CGPlot2/Plotnine
SYLLABUS: The Grammar of Graphics, Creating Plots, Changing Geoms, Stats, Faceting,
Coordinates, Annotations, Scaling, Themes, Legends, and Palettes, Visualization Examples.
Grammar of Graphics
The Grammar of Graphics is a systematic approach to data visualization that allows users to
construct graphs by combining multiple independent components. Instead of relying on
predefined chart types, this framework focuses on how data variables are mapped to visual
properties and how different layers interact to produce a complete visualization. In Python,
the library Plotnine implements this concept, inspired by ggplot2 from R.
In this approach, a plot begins with a dataset and a mapping of variables to aesthetics such as
position (x and y axes), color, size, and shape. These mappings define how the data will be
visually represented. The next step involves adding geometric objects, known as “geoms,”
which determine the type of visualization such as points, lines, or bars. Statistical
transformations may also be applied to summarize or modify the data before plotting.
Additional components such as scales, coordinate systems, facets, and themes further refine
the visualization.
The strength of the Grammar of Graphics lies in its flexibility and modularity. Each
component can be independently modified, making it easy to experiment with different visual
representations while maintaining consistency in structure.
Example 1
!pip install plotnine
from plotnine import *
from plotnine.data import mtcars
ggplot(mtcars, aes(x='wt', y='mpg')) + geom_point()
,Example 2
ggplot(mtcars, aes(x='factor(cyl)', y='mpg')) + geom_boxplot()
Creating Plots
Creating plots in Plotnine involves initializing a plotting object using the ggplot() function
and then progressively adding layers to it. The function takes a dataset and an aesthetic
mapping as its primary arguments. The aesthetic mapping defines how variables in the
dataset correspond to visual elements such as axes, colors, or shapes.

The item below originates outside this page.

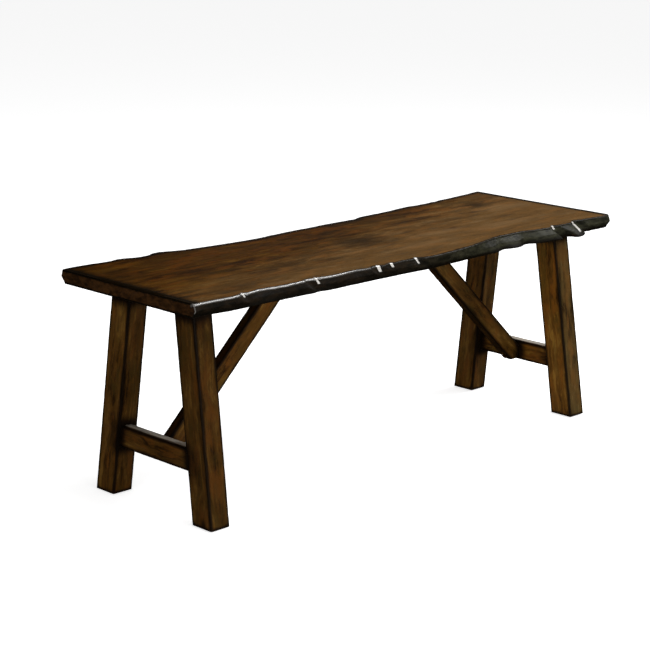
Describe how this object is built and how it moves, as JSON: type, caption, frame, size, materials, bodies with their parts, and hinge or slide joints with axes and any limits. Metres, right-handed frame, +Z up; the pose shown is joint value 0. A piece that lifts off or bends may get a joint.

Once the base plot is created, geometric layers are added using the + operator. Each layer
contributes to the final visualization by adding specific graphical elements. This layered
approach allows users to build complex visualizations step by step while maintaining clarity
in code structure.
The syntax is intuitive and readable, making it easier for users to understand how each
component contributes to the overall plot. This method also promotes reusability and
flexibility in visualization design.
Example 1
ggplot(mtcars, aes(x='hp', y='mpg')) + geom_point()
, Example 2
ggplot(mtcars, aes(x='wt', y='mpg')) + geom_line()